#### [Data records]
---
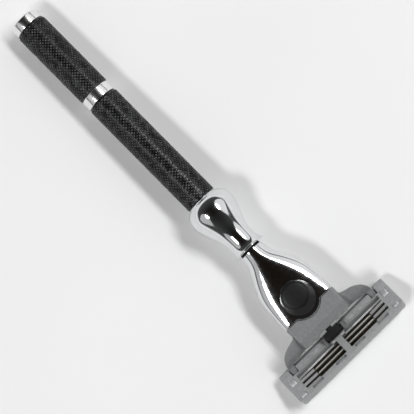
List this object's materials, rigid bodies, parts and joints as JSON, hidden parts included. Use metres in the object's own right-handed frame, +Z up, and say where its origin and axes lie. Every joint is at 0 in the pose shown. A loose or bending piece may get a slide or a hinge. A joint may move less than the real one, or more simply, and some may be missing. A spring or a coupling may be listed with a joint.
{
  "type": "cartridge razor",
  "caption": "Manual shaving razor with a knurled straight handle, bulb ferrule, chrome head with release button, and a pivoting multi-blade cartridge on a yoke.",
  "frame": {"origin": "middle of the razor's box, on the surface it lies on, blades down and button up", "axes": "+X runs from the tail of the handle to the cartridge, which the handle's own axis climbs by about two degrees; +Y runs along the blades, to the left when looking from the tail to the head; +Z is up, to the button's side"},
  "size_m": [0.1384, 0.0414, 0.0154],
  "materials": {
    "polished_aluminium": "polished, fine turned lines",
    "knurled_black": "black coat over a diamond knurl, satin",
    "chrome": "mirror chrome plate",
    "rod_steel": "plain turned steel",
    "spring_steel": "drawn wire",
    "gasket_rubber": "matte black rubber",
    "black_plastic": "black moulded plastic",
    "button_plastic": "charcoal soft-touch plastic",
    "yoke_plastic": "mid grey moulded plastic, satin",
    "housing_plastic": "light grey moulded plastic, satin",
    "support_steel": "bent strip steel, slightly bronzed by coating",
    "blade_steel": "ground steel edge",
    "clip_aluminium": "rolled and folded strip",
    "strip_polymer": "waxy pale green strip",
    "fin_rubber": "matte dark grey rubber"
  },
  "bodies": {
    "handle": {"end_cap": "polished_aluminium", "rear_grip": "knurled_black", "middle_ring": "polished_aluminium", "front_grip": "knurled_black", "tie_rod": "rod_steel", "ferrule": "chrome", "neck_gasket": "gasket_rubber", "head_shell": "chrome", "connector_nose": "black_plastic", "nose_screw": "rod_steel", "button_spring_left": "spring_steel", "button_spring_right": "spring_steel", "plunger_spring": "spring_steel"},
    "ejector": {"release_button": "button_plastic", "ejector_fork": "black_plastic"},
    "plunger": {"plunger": "black_plastic"},
    "yoke": {"yoke": "yoke_plastic"},
    "cartridge": {"cartridge_housing": "housing_plastic", "end_clip_left": "clip_aluminium", "end_clip_right": "clip_aluminium", "lubricating_strip": "strip_polymer", "guard_fins": "fin_rubber"},
    "blade_unit_1": {"blade_support_1": "support_steel", "blade_1": "blade_steel"},
    "blade_unit_2": {"blade_support_2": "support_steel", "blade_2": "blade_steel"},
    "blade_unit_3": {"blade_support_3": "support_steel", "blade_3": "blade_steel"}
  },
  "joints": [
    {"name": "button_slide", "type": "slide", "parent": "handle", "child": "ejector", "axis": [0.9993, 0, 0.0374], "range_m": [0, 0.0025], "stiffness_N_per_m": 400, "springref_m": -0.001, "deforming": ["button_spring_left", "button_spring_right"]},
    {"name": "yoke_release", "type": "slide", "parent": "handle", "child": "yoke", "axis": [0.9993, 0, 0.0374], "range_m": [0, 0.0025]},
    {"name": "cartridge_pivot", "type": "hinge", "parent": "yoke", "child": "cartridge", "pos_m": [0.06006, 0, 0.00284], "axis": [0, -1, 0], "range_deg": [0, 40], "stiffness_Nm_per_rad": 0.004, "springref_deg": -20.05},
    {"name": "plunger_slide", "type": "slide", "parent": "handle", "child": "plunger", "axis": [-0.9993, 0, -0.0374], "range_m": [0, 0.0017], "deforming": ["plunger_spring"]},
    {"name": "blade_float_1", "type": "slide", "parent": "cartridge", "child": "blade_unit_1", "axis": [-0.377, 0, 0.9262], "range_m": [0, 0.00035], "stiffness_N_per_m": 1000, "springref_m": -0.0003},
    {"name": "blade_float_2", "type": "slide", "parent": "cartridge", "child": "blade_unit_2", "axis": [-0.377, 0, 0.9262], "range_m": [0, 0.00035], "stiffness_N_per_m": 1000, "springref_m": -0.0003},
    {"name": "blade_float_3", "type": "slide", "parent": "cartridge", "child": "blade_unit_3", "axis": [-0.377, 0, 0.9262], "range_m": [0, 0.00035], "stiffness_N_per_m": 1000, "springref_m": -0.0003}
  ],
  "couplings": [
    {"joint": "yoke_release", "follows": "button_slide", "ratio": 1},
    {"joint": "plunger_slide", "follows": "cartridge_pivot", "m_per_rad": 0.002412}
  ]
}
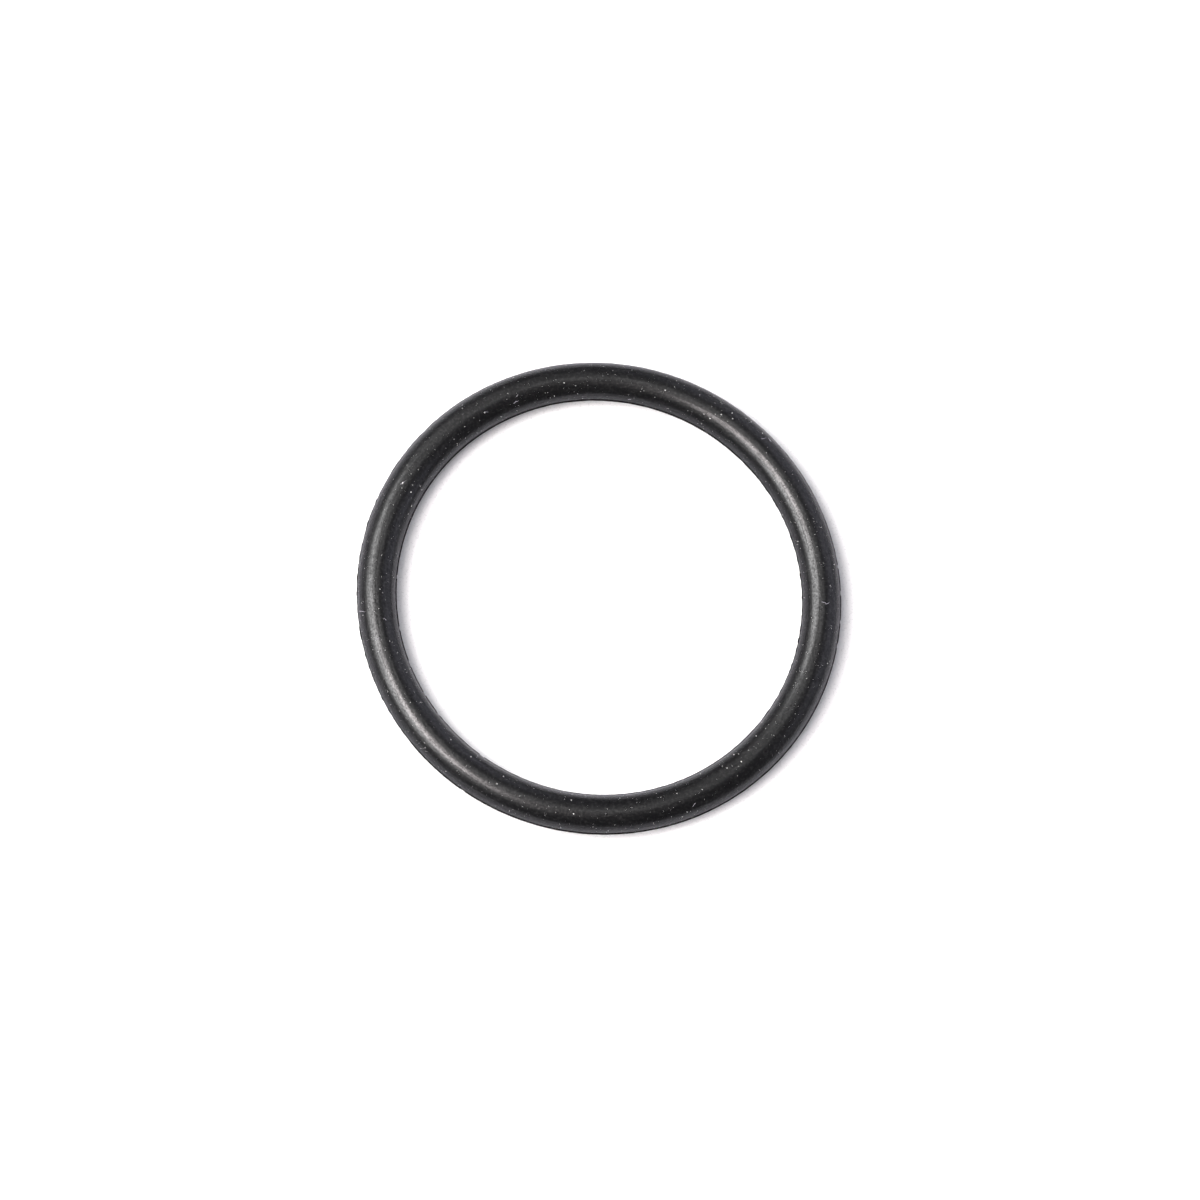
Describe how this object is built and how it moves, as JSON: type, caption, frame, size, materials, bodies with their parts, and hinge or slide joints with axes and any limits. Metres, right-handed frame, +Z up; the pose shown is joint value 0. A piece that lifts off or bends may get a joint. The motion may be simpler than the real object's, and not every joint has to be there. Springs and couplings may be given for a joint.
{
  "type": "rubber o-ring",
  "caption": "Moulded rubber seal ring with a round section and a thin lip of flash at its parting line, inside and outside.",
  "frame": {"origin": "centre of the ring, in the plane where the two halves of its mould meet", "axes": "+Z along the ring's axis; the ring lies flat with +Z up, and +X is to the right in the picture"},
  "size_m": [0.045, 0.045, 0.0036],
  "materials": {
    "rubber": "near-black moulded rubber, satin, with light dust"
  },
  "bodies": {
    "root": {"o_ring": "rubber"}
  },
  "joints": []
}
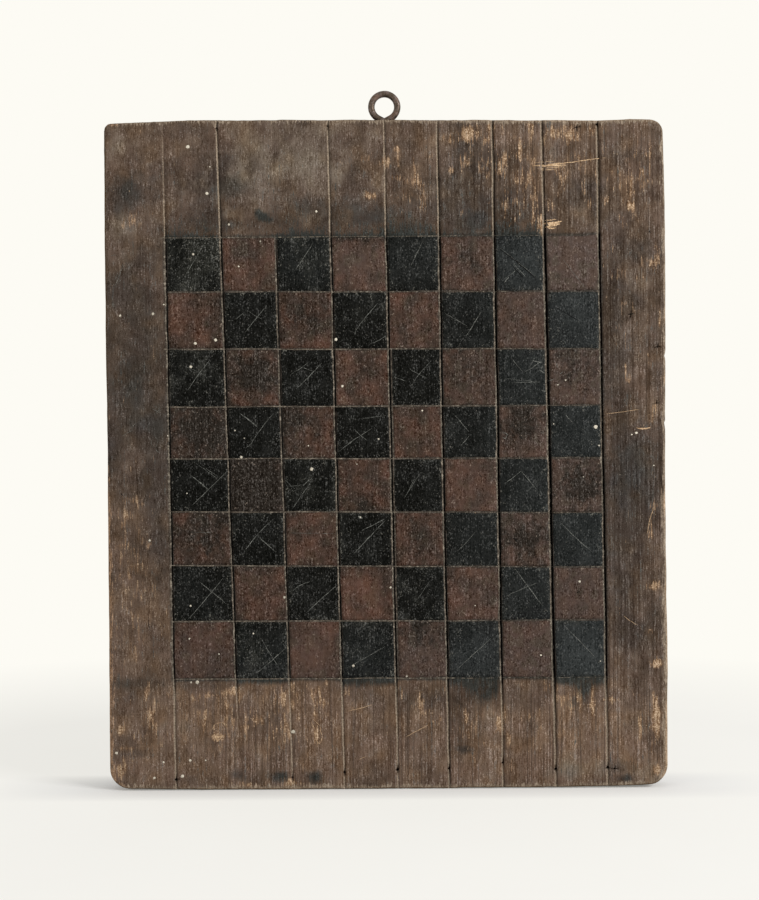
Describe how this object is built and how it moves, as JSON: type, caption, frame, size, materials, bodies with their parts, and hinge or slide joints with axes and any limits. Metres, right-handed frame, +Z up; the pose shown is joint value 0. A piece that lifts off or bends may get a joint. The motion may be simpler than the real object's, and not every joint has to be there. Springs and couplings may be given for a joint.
{
  "type": "checkerboard",
  "caption": "Wooden checkerboard: one upright plank scored into black and red painted squares, with an iron screw eye in its top edge to hang it by.",
  "frame": {"origin": "middle of the foot, half way through the depth", "axes": "+Z up along the grain, the painted face looks towards -Y, +X to the right of someone who faces the squares"},
  "size_m": [0.358, 0.0202, 0.4468],
  "materials": {
    "plank_wood": "old dark stain on softwood, dusty and rubbed to bare wood at the arrises",
    "black_paint": "thin old black paint, scratched and dull",
    "red_paint": "thin old brownish red paint, worn and dull",
    "eye_iron": "dark iron with a brown and grey patina, rubbed brighter on the loop"
  },
  "bodies": {
    "root": {"plank": "plank_wood", "black_squares": "black_paint", "red_squares": "red_paint", "screw_eye": "eye_iron"}
  },
  "joints": []
}
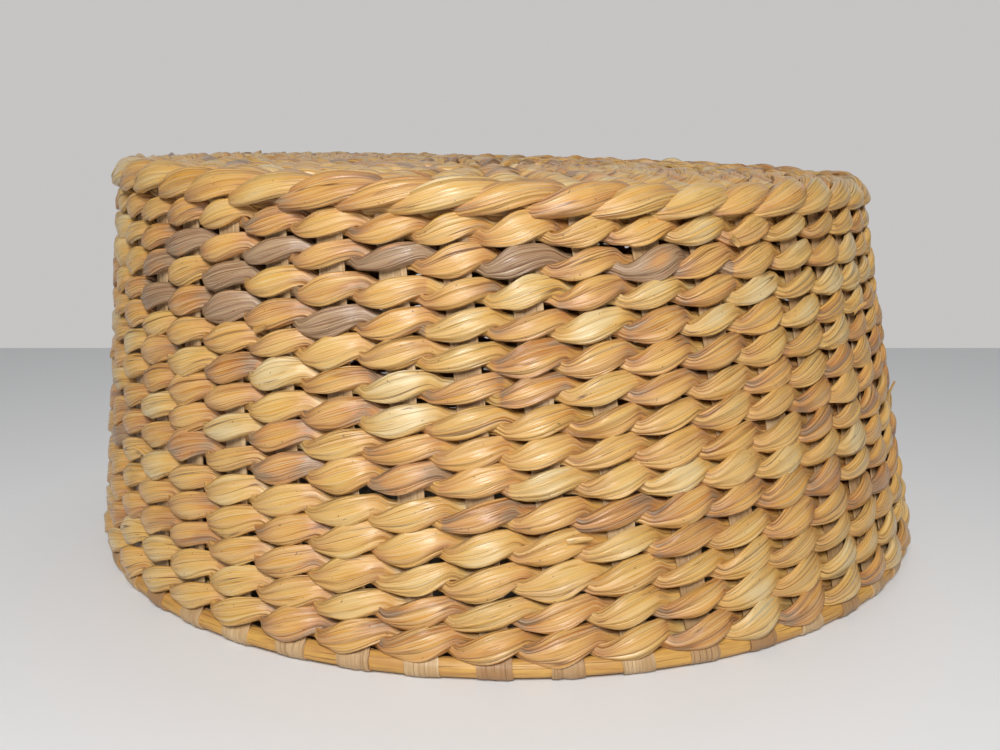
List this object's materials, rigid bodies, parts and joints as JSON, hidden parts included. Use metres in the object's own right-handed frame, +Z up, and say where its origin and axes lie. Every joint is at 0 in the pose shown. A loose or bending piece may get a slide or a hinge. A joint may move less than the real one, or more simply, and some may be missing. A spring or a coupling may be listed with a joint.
{
  "type": "woven seat drum",
  "caption": "Low round drum seat twined from dried leaf strands over flat stakes, with a closed flat seat, sides that flare to the floor and an open hollow underside.",
  "frame": {"origin": "middle of the open rim, on the floor that the folds at the rim stand on", "axes": "+Z up from the open rim to the closed seat; the seat's middle is a little to -X of the rim's and the seat falls a little to +X; -Y is the side that faces the viewer"},
  "size_m": [0.3968, 0.3966, 0.1791],
  "materials": {
    "strand_leaf": "twisted dried leaf, satin",
    "stake_leaf": "flat dried leaf, satin",
    "core_leaf": "rolled dried leaf, matt"
  },
  "bodies": {
    "root": {"base_strip_01": "stake_leaf", "base_strip_02": "stake_leaf", "base_strip_03": "stake_leaf", "base_strip_04": "stake_leaf", "base_strip_05": "stake_leaf", "base_strip_06": "stake_leaf", "base_strip_07": "stake_leaf", "base_strip_08": "stake_leaf", "base_strip_09": "stake_leaf", "base_strip_10": "stake_leaf", "base_strip_11": "stake_leaf", "base_strip_12": "stake_leaf", "added_stakes_01": "stake_leaf", "added_stakes_02": "stake_leaf", "added_stakes_03": "stake_leaf", "added_stakes_04": "stake_leaf", "added_stakes_05": "stake_leaf", "added_stakes_06": "stake_leaf", "added_stakes_07": "stake_leaf", "added_stakes_08": "stake_leaf", "added_stakes_09": "stake_leaf", "added_stakes_10": "stake_leaf", "added_stakes_11": "stake_leaf", "added_stakes_12": "stake_leaf", "rim_core": "core_leaf", "wall_course_01": "strand_leaf", "wall_course_02": "strand_leaf", "wall_course_03": "strand_leaf", "wall_course_04": "strand_leaf", "wall_course_05": "strand_leaf", "wall_course_06": "strand_leaf", "wall_course_07": "strand_leaf", "wall_course_08": "strand_leaf", "wall_course_09": "strand_leaf", "wall_course_10": "strand_leaf", "wall_course_11": "strand_leaf", "wall_course_12": "strand_leaf", "wall_course_13": "strand_leaf", "wall_course_14": "strand_leaf", "shoulder_course": "strand_leaf", "seat_course_01": "strand_leaf", "seat_course_02": "strand_leaf", "seat_course_03": "strand_leaf", "seat_course_04": "strand_leaf", "seat_course_05": "strand_leaf", "seat_course_06": "strand_leaf", "seat_course_07": "strand_leaf", "seat_course_08": "strand_leaf", "seat_course_09": "strand_leaf", "seat_course_10": "strand_leaf", "seat_course_11": "strand_leaf", "seat_course_12": "strand_leaf"}
  },
  "joints": []
}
---
#### [What to work on]
Find each line with the string "origin" and copy it out.

#### [Exercise solution]
List this object's materials, rigid bodies, parts and joints as JSON, hidden parts included. Use metres in the object's own right-handed frame, +Z up, and say where its origin and axes lie. Every joint is at 0 in the pose shown. A loose or bending piece may get a slide or a hinge. A joint may move less than the real one, or more simply, and some may be missing. A spring or a coupling may be listed with a joint.
  "frame": {"origin": "middle of the razor's box, on the surface it lies on, blades down and button up", "axes": "+X runs from the tail of the handle to the cartridge, which the handle's own axis climbs by about two degrees; +Y runs along the blades, to the left when looking from the tail to the head; +Z is up, to the button's side"},
  "frame": {"origin": "centre of the ring, in the plane where the two halves of its mould meet", "axes": "+Z along the ring's axis; the ring lies flat with +Z up, and +X is to the right in the picture"},
  "frame": {"origin": "middle of the foot, half way through the depth", "axes": "+Z up along the grain, the painted face looks towards -Y, +X to the right of someone who faces the squares"},
List this object's materials, rigid bodies, parts and joints as JSON, hidden parts included. Use metres in the object's own right-handed frame, +Z up, and say where its origin and axes lie. Every joint is at 0 in the pose shown. A loose or bending piece may get a slide or a hinge. A joint may move less than the real one, or more simply, and some may be missing. A spring or a coupling may be listed with a joint.
  "frame": {"origin": "middle of the open rim, on the floor that the folds at the rim stand on", "axes": "+Z up from the open rim to the closed seat; the seat's middle is a little to -X of the rim's and the seat falls a little to +X; -Y is the side that faces the viewer"},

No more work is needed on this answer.